Nel frattempo, al pari di Renzi, Salvini non è riuscito a tradurre in potere lo straordinario exploit elettorale del 26 maggio. Se c’è una forza politica fuori da tutti i giochi di Strastburgo e Bruxelles quella è proprio la Lega di Salvini, che non ha votato la Von der Leyen, che con ogni probabilità non avrà alcun commissario e che nel frattempo deve registrare le bordate dei (fu) alleati ungheresi e polacchi, che da bravi figli della Nato non vedono di buon occhio chi fa troppi affari con Putin e indispettisce l’amico americano. Così come Renzi, anche Salvini rischia di pagare salato l’isolamento europeo. Con l’aggravante, in questo caso, che non c’è nemmeno una famiglia europea in grado di difenderlo.

Anche con i sondaggi molto presto ci sarà poco da essere allegri: finché sono sondaggi, e non voti, Salvini non può farsene nulla e ormai si è già avviata la parabola discendente. Una situazione che ha polarizzato talmente tanto il dibattito politico su di lui, da risultare un boomerang, poiché spinge fisiologicamente tutti gli altri a coalizzarsi, per fare da argine a lui e alla celeberrima deriva autoritaria, che fu la tomba della riforma renziana e che rischia di essere, al pari, il vero punto di caduta del salvinismo di governo.

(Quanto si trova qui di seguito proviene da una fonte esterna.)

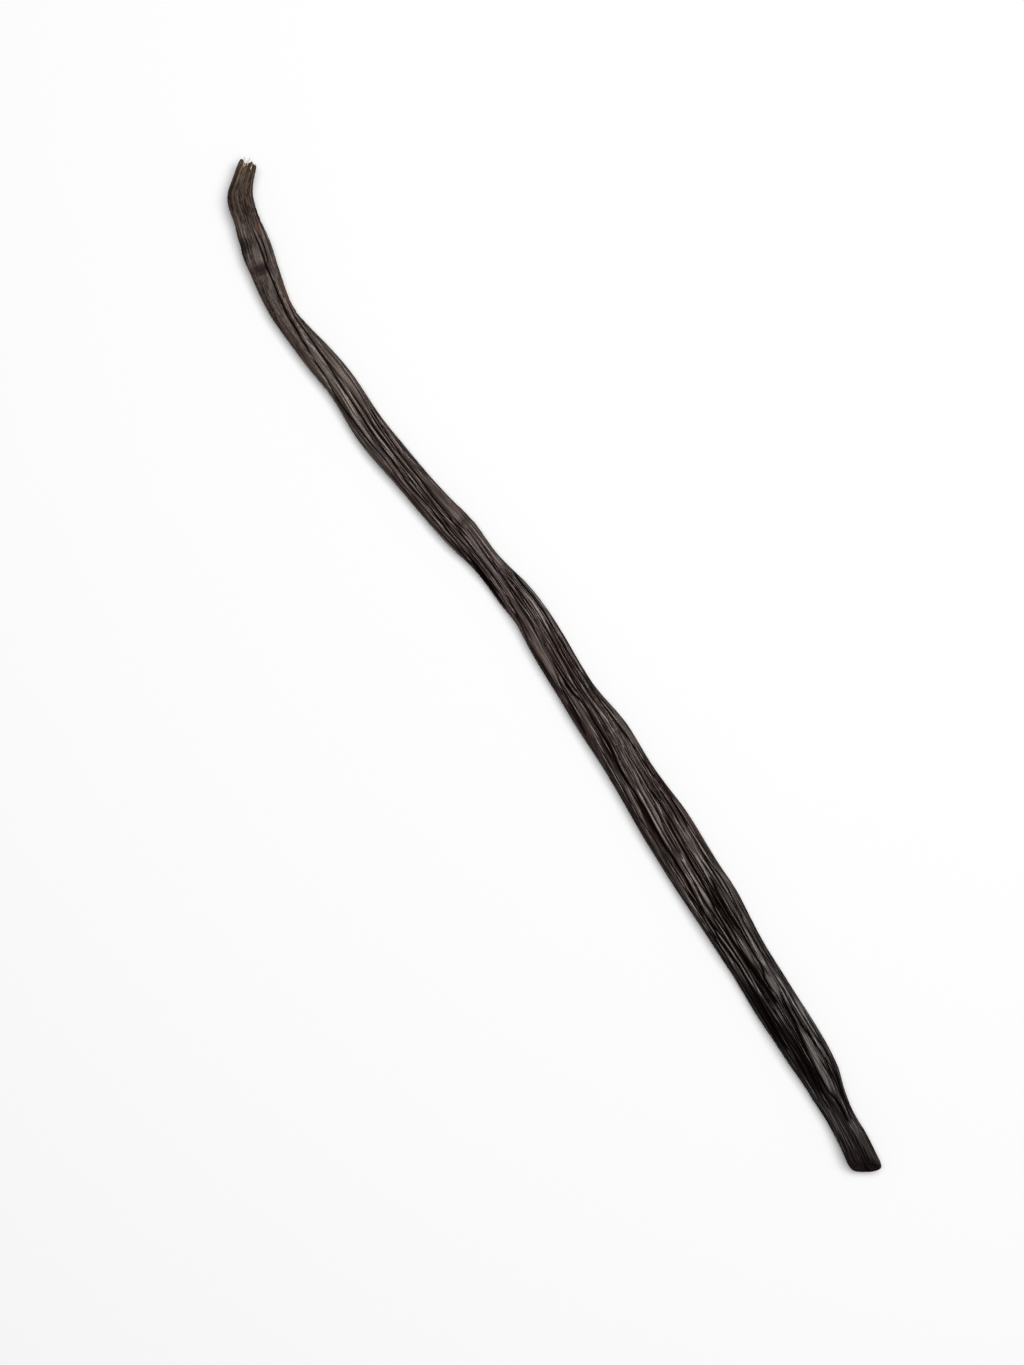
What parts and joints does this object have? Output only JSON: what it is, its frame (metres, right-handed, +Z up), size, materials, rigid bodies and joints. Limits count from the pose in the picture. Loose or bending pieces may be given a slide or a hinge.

L’irrituale incontro coi sindacati al Viminale, in questo senso, è stato il più classico dei segnali di onnipotenza che ha agitato i sonni degli altri poteri italiani, dalla burocrazia alla magistratura, sino alla Chiesa. Renzi sa bene cosa succede, quando tutti quei mondi decidono che il nemico sei tu. Salvini lo sa? A giudicare dal suo atteggiamento, non si può che rispondere negativamente.